§ GIVEN DATA:
_ _ _

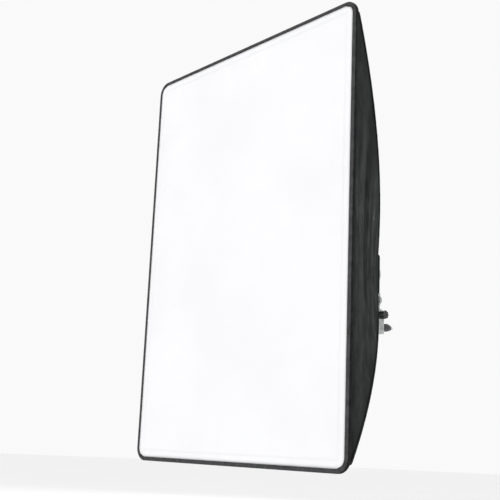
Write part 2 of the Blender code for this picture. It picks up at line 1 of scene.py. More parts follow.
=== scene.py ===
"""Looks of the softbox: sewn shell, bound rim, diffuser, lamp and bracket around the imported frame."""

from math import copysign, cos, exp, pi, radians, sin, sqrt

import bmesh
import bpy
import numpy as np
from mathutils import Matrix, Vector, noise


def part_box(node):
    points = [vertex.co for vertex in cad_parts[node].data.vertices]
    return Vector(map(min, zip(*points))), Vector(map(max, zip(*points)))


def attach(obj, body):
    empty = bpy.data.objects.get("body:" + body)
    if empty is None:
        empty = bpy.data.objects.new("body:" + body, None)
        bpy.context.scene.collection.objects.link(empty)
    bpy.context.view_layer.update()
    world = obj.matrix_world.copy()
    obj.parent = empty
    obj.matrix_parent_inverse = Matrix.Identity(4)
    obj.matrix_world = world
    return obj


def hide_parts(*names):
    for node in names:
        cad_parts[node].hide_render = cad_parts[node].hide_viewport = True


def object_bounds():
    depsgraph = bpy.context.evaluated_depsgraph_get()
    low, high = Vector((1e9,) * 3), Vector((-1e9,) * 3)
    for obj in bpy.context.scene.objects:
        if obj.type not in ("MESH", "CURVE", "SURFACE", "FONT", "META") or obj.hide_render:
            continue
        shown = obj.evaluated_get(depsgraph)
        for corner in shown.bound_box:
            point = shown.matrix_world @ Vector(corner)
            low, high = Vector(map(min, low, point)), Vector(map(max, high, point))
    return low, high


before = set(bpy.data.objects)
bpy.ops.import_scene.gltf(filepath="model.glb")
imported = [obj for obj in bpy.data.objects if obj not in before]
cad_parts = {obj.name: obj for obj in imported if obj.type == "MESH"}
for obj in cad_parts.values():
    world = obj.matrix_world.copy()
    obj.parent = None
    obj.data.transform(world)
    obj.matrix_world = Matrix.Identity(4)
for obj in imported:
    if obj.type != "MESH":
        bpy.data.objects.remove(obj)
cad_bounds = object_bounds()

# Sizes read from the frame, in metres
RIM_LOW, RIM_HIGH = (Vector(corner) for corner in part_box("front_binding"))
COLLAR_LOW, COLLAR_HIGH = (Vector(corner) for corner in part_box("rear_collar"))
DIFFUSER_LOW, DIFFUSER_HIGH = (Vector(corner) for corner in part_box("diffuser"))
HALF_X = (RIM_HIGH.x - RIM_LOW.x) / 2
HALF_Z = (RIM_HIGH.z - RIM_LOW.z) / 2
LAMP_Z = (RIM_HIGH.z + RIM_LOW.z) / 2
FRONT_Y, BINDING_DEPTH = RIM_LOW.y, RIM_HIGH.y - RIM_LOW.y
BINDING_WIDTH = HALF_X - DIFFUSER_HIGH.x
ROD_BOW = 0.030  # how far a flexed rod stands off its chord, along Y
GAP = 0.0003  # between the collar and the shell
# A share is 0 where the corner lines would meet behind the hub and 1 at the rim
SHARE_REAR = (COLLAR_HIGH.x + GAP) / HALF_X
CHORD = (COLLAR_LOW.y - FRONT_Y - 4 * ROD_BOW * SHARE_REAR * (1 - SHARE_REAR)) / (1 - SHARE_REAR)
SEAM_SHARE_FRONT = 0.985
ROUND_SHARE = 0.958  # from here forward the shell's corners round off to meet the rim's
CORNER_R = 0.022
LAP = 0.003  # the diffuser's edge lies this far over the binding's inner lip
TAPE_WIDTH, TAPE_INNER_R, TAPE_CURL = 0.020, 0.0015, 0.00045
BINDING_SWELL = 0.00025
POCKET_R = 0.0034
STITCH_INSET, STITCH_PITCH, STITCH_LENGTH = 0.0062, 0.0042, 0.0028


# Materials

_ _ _

§ BRIEF: Repeat the material in full, exactly as it stands.

§ TASK RESPONSE:
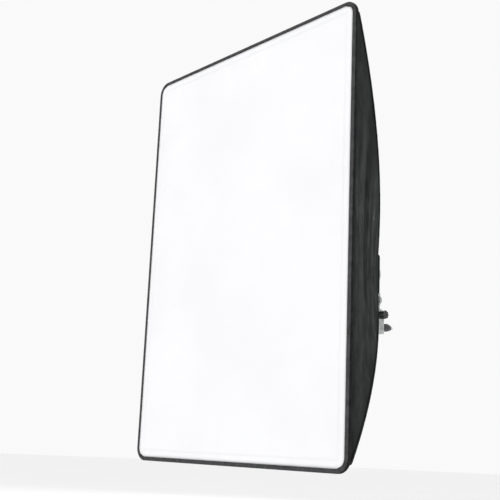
Write part 2 of the Blender code for this picture. It picks up at line 1 of scene.py. More parts follow.
=== scene.py ===
"""Looks of the softbox: sewn shell, bound rim, diffuser, lamp and bracket around the imported frame."""

from math import copysign, cos, exp, pi, radians, sin, sqrt

import bmesh
import bpy
import numpy as np
from mathutils import Matrix, Vector, noise


def part_box(node):
    points = [vertex.co for vertex in cad_parts[node].data.vertices]
    return Vector(map(min, zip(*points))), Vector(map(max, zip(*points)))


def attach(obj, body):
    empty = bpy.data.objects.get("body:" + body)
    if empty is None:
        empty = bpy.data.objects.new("body:" + body, None)
        bpy.context.scene.collection.objects.link(empty)
    bpy.context.view_layer.update()
    world = obj.matrix_world.copy()
    obj.parent = empty
    obj.matrix_parent_inverse = Matrix.Identity(4)
    obj.matrix_world = world
    return obj


def hide_parts(*names):
    for node in names:
        cad_parts[node].hide_render = cad_parts[node].hide_viewport = True


def object_bounds():
    depsgraph = bpy.context.evaluated_depsgraph_get()
    low, high = Vector((1e9,) * 3), Vector((-1e9,) * 3)
    for obj in bpy.context.scene.objects:
        if obj.type not in ("MESH", "CURVE", "SURFACE", "FONT", "META") or obj.hide_render:
            continue
        shown = obj.evaluated_get(depsgraph)
        for corner in shown.bound_box:
            point = shown.matrix_world @ Vector(corner)
            low, high = Vector(map(min, low, point)), Vector(map(max, high, point))
    return low, high


before = set(bpy.data.objects)
bpy.ops.import_scene.gltf(filepath="model.glb")
imported = [obj for obj in bpy.data.objects if obj not in before]
cad_parts = {obj.name: obj for obj in imported if obj.type == "MESH"}
for obj in cad_parts.values():
    world = obj.matrix_world.copy()
    obj.parent = None
    obj.data.transform(world)
    obj.matrix_world = Matrix.Identity(4)
for obj in imported:
    if obj.type != "MESH":
        bpy.data.objects.remove(obj)
cad_bounds = object_bounds()

# Sizes read from the frame, in metres
RIM_LOW, RIM_HIGH = (Vector(corner) for corner in part_box("front_binding"))
COLLAR_LOW, COLLAR_HIGH = (Vector(corner) for corner in part_box("rear_collar"))
DIFFUSER_LOW, DIFFUSER_HIGH = (Vector(corner) for corner in part_box("diffuser"))
HALF_X = (RIM_HIGH.x - RIM_LOW.x) / 2
HALF_Z = (RIM_HIGH.z - RIM_LOW.z) / 2
LAMP_Z = (RIM_HIGH.z + RIM_LOW.z) / 2
FRONT_Y, BINDING_DEPTH = RIM_LOW.y, RIM_HIGH.y - RIM_LOW.y
BINDING_WIDTH = HALF_X - DIFFUSER_HIGH.x
ROD_BOW = 0.030  # how far a flexed rod stands off its chord, along Y
GAP = 0.0003  # between the collar and the shell
# A share is 0 where the corner lines would meet behind the hub and 1 at the rim
SHARE_REAR = (COLLAR_HIGH.x + GAP) / HALF_X
CHORD = (COLLAR_LOW.y - FRONT_Y - 4 * ROD_BOW * SHARE_REAR * (1 - SHARE_REAR)) / (1 - SHARE_REAR)
SEAM_SHARE_FRONT = 0.985
ROUND_SHARE = 0.958  # from here forward the shell's corners round off to meet the rim's
CORNER_R = 0.022
LAP = 0.003  # the diffuser's edge lies this far over the binding's inner lip
TAPE_WIDTH, TAPE_INNER_R, TAPE_CURL = 0.020, 0.0015, 0.00045
BINDING_SWELL = 0.00025
POCKET_R = 0.0034
STITCH_INSET, STITCH_PITCH, STITCH_LENGTH = 0.0062, 0.0042, 0.0028


# Materials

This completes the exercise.